2.  NO YOU COULD NOT SAY THE SAME.  51/49 is not equivalent consistency with 99/1.  And the coin would randomly be wrong more often than right as often as it would be right more often than wrong, so IMO that comparison is totally bankrupt. 
1.  Our sensory data doesn't say anything; it's what we make of it.  And when you ask how we can avoid them in everyday life, you're already assuming there is such experiences such as "everyday life", a concept created by our judgements.

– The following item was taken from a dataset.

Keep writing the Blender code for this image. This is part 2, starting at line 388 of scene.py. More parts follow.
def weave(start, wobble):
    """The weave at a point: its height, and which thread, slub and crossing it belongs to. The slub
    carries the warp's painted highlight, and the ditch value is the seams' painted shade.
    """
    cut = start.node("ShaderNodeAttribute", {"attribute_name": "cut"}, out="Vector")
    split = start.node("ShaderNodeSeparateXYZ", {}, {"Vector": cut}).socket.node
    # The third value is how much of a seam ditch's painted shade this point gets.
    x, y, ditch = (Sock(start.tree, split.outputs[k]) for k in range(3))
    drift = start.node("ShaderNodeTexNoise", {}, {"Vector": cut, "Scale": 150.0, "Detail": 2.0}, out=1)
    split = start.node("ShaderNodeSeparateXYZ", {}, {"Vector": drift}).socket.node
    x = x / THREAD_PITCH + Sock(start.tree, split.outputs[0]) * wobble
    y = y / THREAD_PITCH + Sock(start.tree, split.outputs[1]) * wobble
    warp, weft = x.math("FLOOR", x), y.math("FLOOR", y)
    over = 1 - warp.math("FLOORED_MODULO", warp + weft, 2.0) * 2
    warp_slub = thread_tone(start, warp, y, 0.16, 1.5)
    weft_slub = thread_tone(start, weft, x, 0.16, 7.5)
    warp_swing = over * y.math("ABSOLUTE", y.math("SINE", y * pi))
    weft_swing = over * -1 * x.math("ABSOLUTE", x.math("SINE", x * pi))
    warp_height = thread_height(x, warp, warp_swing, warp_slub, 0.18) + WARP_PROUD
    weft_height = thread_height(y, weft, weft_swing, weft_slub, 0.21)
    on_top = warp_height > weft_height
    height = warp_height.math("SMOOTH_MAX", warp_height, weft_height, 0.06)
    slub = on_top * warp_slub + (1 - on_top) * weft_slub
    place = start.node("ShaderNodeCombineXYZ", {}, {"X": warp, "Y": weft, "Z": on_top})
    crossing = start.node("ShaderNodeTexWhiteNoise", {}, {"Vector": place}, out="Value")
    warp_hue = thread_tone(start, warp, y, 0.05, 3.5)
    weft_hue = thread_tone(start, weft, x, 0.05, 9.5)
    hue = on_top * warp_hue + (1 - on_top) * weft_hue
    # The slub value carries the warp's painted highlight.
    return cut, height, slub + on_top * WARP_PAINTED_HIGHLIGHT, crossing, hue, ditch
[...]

2. You could, if you got lucky (lucky enough to have a higher consistency rate, like 60%).  Also , the constitency rate for empiricism is much less than 99% (dreaming every night ruins that by itself).  In any event, one could make up a method of truth that had 100% consistency ("Everything that I believe  to be true right now is true).  But consistency is not an argument.

1.  /facepalm Of course.  But you still need to accept the sensory data to interpret it.  And what other way is there to interpret the sensory data we get in any way that makes any kind of sense?  The only alternatives I see are (A) assume that you are just a bodiless mind dreaming the entire personally perceived universe; or (B) imagine some fantasy world that you can't sense but that really exists instead of the personally perceived universe and act accordingly.  Neither of these have evidence of ANY KIND to suggest any possibility they might be true, whereas our senses give plentiful if (apparently) questionable evidence for the universe. 

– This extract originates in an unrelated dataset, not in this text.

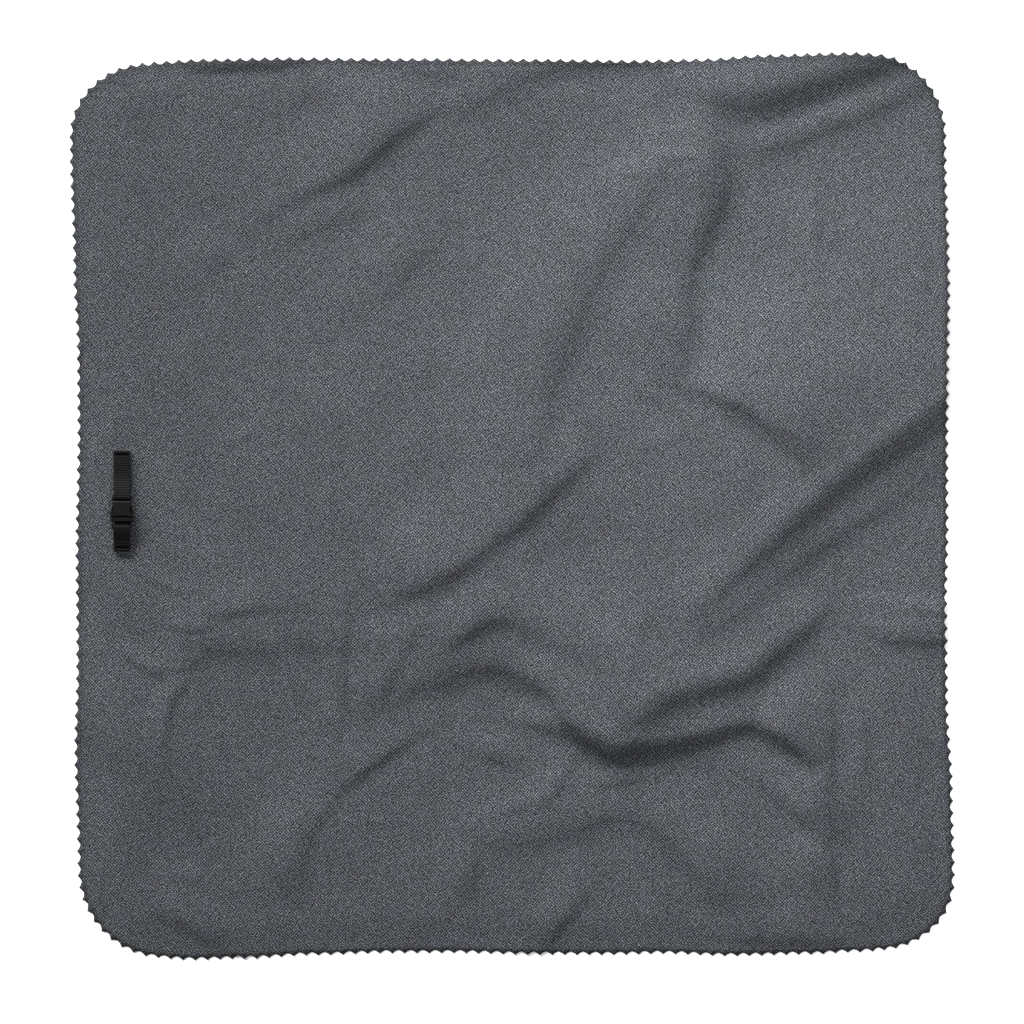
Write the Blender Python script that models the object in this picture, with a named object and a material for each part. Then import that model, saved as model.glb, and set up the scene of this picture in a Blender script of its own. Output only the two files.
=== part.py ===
"""Travel towel: a pinked microfibre cloth with a small buckled webbing strap.

The cloth lies on a surface at z = 0 with +X to its right and +Y to its top edge,
and the origin is the middle of its outline. Lengths in the tables are millimetres,
and MM turns them into metres.
"""
from collections import namedtuple
from math import cos, pi, sin

import bmesh
import bpy
import numpy as np
from mathutils import Vector
from mathutils.geometry import delaunay_2d_cdt

MM = 0.001

# ---- cloth outline -----------------------------------------------------------
HALF_WIDTH = 382.0           # middle of the cloth to the middle of the pinking, in X
HALF_LENGTH = 392.0          # the same in Y
CORNER_RADIUS = {"bottom_right": 64.0, "top_right": 67.0, "top_left": 66.0, "bottom_left": 75.0}
TOOTH_COUNT = 276            # pinked teeth round the whole cloth, about 10.8 mm each
TOOTH_DEPTH = 3.1            # tip to valley
CLOTH_THICKNESS = 1.2

# How far each side bows out from its straight line, by place along that side.
EdgeStation = namedtuple("EdgeStation", "along out")
SIDE_BOW = {
    "right": (EdgeStation(-319, 5.0), EdgeStation(-249, 3.4), EdgeStation(-170, -0.6),
              EdgeStation(-91, -1.7), EdgeStation(-20, -0.2), EdgeStation(102, -0.7),
              EdgeStation(191, 0.6), EdgeStation(313, -2.1)),
    "top": (EdgeStation(-335, -3.8), EdgeStation(-265, -0.5), EdgeStation(-195, 0.8),
            EdgeStation(-90, 0.0), EdgeStation(16, -0.8), EdgeStation(103, -1.6),
            EdgeStation(165, -0.5), EdgeStation(226, 2.8), EdgeStation(296, 4.5),
            EdgeStation(331, 3.5)),
    "left": (EdgeStation(-319, -2.2), EdgeStation(-214, 0.7), EdgeStation(-143, -1.0),
             EdgeStation(-38, -0.2), EdgeStation(67, -1.9), EdgeStation(137, -1.4),
             EdgeStation(207, 1.8), EdgeStation(313, 4.8)),
    "bottom": (EdgeStation(-317, 2.3), EdgeStation(-282, 4.5), EdgeStation(-230, 3.1),
               EdgeStation(-177, 0.3), EdgeStation(-107, -1.6), EdgeStation(-54, -1.7),
               EdgeStation(16, -0.3), EdgeStation(86, 0.0), EdgeStation(130, -1.0),
               EdgeStation(191, 1.0), EdgeStation(261, -0.4), EdgeStation(296, -2.2),
               EdgeStation(331, -3.8)),
}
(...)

What I meant by "everyday life" is simply that (A) you are alive; (B) time has passed in your life; (C) time will continue to pass in your life; and therefore (D) you may need to make judgments on what requirements exist on how to continue to live.  The only way I see to make such judgments reliably is by trusting our senses at least somewhat.  Do you agree with A, B, and C?  Do you concede that D follows from these?  What alternative do you propose to the following conclusion? 

2.  I will concede that it could be technically possible to go through life flipping a coin a million times a day and have it give you answers as consistent as sensory data -- if you will concede that the probability of this happening is incredibly, fantastically unlikely -- like, we might be talking googolplex to one odds here. 

I almost never remember my dreams, even moments after waking.  So I guess I have more consistency than you do.  And consistency is an argument, but only if you accept the sense data.  (See (1) for if you don't.)

1. "...Our senses give plentiful if (apparently) questionable evidence for the universe".  In the sense that you mean, sure, they give plentiful evidence, and that is precisely the problem I'm presenting here.  You're sense data is evidence of many, if not an infinite, number of interpretations/judgements.  For example, what you're sensing right now is consistent with the belief (judgement) that your sitting in a room (or wherever you are), that you're having a very vivid dream, that you're in the Matrix, that you're in a room arranged to look where you think you are, that you're sitting at a particular angle in a very complex work of illusionary art, ad infinitum.  And this is the inevitable case for belief you have from start to finish (fundamental to "auxillary").  Thus, if every moment of sense data is consistent with a number of judgements, you're stuck to either pick a judgement arbiterarely or not pick anything at all.

2. Merely because you pick judgements of sense data that don't contradict each other (often) doesn't mean that any one judgement is true (as, again, there are a number of  judgement consistent with the sense data).  This is the real fundamental problem of the method of empiricism.  Heck, I could make a number of arbiterary assumptions right that would have 0 contradictions with each other (and so remaining "consistent", as you say).  Consistency among your beliefs does't mean any of them are right. 

 Pardon me if I've misunderstood something you've said (just in case).